Presence lets what hurts be seen without immediately turning it into a project.
Nothing needs to be rushed here.
There is deep intelligence in letting the ache rise, naming it honestly, and taking a breath.
This is how pain becomes compost.
Not buried.
Not denied.
Not Instagram-polished.
But broken down slowly, with care—
until what once harmed becomes something that can actually nourish.
This is how we make better soil for the next generation.
For a long time, many awake women confuse endurance with intimacy.
They keep explaining.
Clarifying.
Offering context.
Hoping that if they just say it the right way, they’ll finally be understood.
But clarity does not create safety.
Safety creates clarity.
Eventually, something shifts.
She stops chasing resolution with people who benefit from her confusion.
She stops offering vulnerability where it will be used as evidence against her.
She stops mistaking emotional intensity for depth.
And something quieter—but far more powerful—takes its place.
Choice.
She begins telling the truth selectively.
Lovingly.
Strategically.
With her body on board.
This is when her energy returns.
Not because she’s hiding—but because she’s no longer leaking herself into places that cannot hold her.
Truth shared in unsafe spaces costs too much.
Truth shared in safe spaces multiplies.
This is how the awake woman becomes well.
Not by convincing everyone.
Not by winning arguments.
Not by forcing resolution.
But by choosing environments that are capable of truth.
Where repair exists.
Where curiosity is welcomed.
Where softness is not a liability.
And here’s the part we don’t say enough:
Levity matters.
Laughter is not denial—it’s digestion.
Play is not avoidance—it’s integration.
When you can smile at how human the lesson was,
when you can chuckle at how hard you worked to learn what now feels obvious,
you know the healing has landed.
The awake woman doesn’t take herself lightly—but she does take life with a little more humor.
She knows this is a classroom, not a courtroom.

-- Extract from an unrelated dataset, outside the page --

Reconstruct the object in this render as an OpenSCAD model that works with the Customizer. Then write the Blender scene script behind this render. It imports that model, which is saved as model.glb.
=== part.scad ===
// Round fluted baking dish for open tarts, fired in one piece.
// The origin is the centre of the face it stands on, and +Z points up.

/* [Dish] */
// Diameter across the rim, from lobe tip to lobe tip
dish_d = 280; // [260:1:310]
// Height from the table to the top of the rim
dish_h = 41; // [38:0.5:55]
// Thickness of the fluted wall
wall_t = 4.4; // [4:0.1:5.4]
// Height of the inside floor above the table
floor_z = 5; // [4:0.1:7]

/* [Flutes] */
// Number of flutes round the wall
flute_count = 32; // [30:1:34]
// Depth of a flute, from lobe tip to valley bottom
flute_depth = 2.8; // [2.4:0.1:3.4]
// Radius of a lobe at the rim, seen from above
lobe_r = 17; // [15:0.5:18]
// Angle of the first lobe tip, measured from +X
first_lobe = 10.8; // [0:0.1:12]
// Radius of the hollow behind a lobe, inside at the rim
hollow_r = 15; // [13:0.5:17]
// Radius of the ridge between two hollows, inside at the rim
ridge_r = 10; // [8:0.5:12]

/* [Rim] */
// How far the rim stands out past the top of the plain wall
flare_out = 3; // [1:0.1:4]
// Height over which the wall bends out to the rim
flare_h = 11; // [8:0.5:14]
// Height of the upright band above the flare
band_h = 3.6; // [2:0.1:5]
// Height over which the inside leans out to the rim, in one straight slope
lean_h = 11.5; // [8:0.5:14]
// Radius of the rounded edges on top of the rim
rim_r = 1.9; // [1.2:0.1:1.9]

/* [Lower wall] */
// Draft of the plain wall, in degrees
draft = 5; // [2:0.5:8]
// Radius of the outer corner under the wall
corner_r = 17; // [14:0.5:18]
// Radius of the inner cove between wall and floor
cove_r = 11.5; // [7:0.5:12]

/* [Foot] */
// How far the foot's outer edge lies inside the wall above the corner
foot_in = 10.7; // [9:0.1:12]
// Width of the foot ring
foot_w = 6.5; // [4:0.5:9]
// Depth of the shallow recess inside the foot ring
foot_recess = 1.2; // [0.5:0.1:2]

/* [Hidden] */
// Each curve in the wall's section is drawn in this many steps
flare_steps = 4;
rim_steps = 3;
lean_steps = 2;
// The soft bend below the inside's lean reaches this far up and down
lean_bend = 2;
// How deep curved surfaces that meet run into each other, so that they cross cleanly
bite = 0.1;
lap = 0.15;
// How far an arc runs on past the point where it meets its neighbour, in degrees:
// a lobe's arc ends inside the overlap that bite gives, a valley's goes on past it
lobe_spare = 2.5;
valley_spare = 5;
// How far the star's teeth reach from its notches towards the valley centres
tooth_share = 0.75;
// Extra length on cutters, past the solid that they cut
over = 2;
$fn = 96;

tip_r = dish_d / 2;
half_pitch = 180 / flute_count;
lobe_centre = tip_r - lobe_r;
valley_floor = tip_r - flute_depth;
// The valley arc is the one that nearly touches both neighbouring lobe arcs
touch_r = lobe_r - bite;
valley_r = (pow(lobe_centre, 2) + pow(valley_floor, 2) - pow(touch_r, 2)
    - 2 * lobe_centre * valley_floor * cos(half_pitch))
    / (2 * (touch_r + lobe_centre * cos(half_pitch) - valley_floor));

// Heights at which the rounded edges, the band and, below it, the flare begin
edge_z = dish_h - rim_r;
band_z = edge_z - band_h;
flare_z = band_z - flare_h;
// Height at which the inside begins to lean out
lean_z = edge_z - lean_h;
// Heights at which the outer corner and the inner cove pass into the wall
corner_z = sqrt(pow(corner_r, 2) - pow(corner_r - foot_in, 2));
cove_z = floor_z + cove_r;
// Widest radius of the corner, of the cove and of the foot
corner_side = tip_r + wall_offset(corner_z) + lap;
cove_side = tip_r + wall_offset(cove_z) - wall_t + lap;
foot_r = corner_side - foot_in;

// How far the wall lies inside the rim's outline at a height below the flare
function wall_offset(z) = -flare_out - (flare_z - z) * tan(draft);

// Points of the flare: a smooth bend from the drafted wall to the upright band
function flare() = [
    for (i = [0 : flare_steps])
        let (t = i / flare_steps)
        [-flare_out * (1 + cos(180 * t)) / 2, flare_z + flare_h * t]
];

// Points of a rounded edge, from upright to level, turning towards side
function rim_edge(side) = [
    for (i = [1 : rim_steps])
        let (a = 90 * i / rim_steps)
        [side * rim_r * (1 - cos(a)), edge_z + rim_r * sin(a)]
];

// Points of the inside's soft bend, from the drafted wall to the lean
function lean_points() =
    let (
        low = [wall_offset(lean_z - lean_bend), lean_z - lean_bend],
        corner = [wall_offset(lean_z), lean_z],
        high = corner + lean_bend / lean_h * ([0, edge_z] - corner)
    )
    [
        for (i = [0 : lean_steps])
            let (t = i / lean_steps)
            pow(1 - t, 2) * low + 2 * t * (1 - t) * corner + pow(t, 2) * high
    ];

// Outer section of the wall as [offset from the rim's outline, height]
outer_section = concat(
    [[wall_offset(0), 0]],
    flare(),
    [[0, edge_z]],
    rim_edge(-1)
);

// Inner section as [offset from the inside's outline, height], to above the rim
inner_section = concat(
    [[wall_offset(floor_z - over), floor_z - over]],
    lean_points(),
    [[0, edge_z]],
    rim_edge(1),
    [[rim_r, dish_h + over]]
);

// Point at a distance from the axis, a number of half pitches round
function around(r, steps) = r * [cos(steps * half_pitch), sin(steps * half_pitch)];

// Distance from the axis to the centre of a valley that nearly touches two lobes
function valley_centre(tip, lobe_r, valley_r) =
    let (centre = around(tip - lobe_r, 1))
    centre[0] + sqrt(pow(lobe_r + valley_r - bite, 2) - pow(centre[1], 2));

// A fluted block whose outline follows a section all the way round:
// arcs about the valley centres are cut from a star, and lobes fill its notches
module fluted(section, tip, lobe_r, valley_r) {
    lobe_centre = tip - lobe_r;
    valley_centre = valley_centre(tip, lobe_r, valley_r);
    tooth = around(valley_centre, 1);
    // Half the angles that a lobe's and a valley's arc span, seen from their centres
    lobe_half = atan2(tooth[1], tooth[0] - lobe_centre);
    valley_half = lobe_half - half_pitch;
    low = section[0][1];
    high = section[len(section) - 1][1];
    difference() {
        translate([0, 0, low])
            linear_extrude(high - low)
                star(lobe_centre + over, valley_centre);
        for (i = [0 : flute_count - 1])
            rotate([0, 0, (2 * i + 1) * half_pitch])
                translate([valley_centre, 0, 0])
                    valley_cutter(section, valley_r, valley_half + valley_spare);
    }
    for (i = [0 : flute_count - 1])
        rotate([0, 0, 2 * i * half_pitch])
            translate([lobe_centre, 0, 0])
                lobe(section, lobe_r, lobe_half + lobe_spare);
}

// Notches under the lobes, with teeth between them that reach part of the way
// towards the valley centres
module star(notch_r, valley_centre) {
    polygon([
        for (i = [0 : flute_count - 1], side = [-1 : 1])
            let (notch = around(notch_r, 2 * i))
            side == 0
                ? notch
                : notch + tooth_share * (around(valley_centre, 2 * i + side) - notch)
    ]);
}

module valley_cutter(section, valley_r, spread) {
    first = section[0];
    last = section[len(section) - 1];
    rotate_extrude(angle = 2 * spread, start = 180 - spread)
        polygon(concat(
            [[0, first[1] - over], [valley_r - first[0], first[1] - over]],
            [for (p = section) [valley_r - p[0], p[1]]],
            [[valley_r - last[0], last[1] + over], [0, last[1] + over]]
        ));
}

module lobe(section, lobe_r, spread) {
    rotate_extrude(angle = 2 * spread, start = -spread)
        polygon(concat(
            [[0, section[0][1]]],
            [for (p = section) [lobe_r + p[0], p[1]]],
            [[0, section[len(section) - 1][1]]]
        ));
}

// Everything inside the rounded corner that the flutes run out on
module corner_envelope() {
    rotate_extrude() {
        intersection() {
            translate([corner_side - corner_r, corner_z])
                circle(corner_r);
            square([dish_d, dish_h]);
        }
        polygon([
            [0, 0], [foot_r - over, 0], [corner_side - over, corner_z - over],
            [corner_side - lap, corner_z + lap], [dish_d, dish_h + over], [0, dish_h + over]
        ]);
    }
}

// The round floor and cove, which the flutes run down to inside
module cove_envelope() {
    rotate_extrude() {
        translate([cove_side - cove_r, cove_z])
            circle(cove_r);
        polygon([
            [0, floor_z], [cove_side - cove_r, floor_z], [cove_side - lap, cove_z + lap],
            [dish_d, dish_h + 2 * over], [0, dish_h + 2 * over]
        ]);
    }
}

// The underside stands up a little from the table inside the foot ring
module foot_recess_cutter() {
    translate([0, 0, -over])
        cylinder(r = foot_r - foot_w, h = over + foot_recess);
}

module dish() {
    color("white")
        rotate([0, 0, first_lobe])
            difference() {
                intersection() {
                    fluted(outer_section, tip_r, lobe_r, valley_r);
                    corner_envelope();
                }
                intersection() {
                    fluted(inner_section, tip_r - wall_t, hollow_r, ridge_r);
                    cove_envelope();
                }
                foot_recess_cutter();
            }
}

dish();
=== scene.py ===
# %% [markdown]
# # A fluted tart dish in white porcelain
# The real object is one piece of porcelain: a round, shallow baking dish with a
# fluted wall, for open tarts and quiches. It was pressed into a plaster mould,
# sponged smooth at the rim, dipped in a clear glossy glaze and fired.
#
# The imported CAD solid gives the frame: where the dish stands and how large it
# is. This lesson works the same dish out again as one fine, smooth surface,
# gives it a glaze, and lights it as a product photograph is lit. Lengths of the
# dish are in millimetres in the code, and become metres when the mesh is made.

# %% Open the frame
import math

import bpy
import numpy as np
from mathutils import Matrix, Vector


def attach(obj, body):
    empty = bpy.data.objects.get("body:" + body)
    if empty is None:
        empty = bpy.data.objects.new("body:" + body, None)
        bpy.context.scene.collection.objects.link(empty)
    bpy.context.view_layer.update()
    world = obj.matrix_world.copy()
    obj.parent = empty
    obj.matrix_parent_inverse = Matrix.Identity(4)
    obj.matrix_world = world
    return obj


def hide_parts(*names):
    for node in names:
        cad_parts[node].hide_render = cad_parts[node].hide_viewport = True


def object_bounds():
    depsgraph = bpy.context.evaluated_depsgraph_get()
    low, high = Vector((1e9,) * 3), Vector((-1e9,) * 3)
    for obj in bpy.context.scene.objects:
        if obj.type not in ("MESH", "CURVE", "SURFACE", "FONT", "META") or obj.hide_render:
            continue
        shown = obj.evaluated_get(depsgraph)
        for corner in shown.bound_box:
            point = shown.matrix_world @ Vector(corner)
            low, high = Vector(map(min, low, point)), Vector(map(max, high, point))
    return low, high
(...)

And if you’ve noticed lately that you feel less compelled to explain yourself, less eager to prove, more willing to pause and laugh—this is your reassurance:
You’re not shutting down.
You’re lightening up.
You’re choosing to tend the soil instead of fighting the ground.
You’re composting the hurt and growing something kinder from it.
Your truth doesn’t need to travel everywhere to be real.
It only needs to live where it can breathe.
And the ability to hold that truth with curiosity, grace, and a bit of humor?
That’s not bypassing the lesson.
That’s mastering it.
Turns out, healing sticks better when we’re allowed to laugh while we’re learning.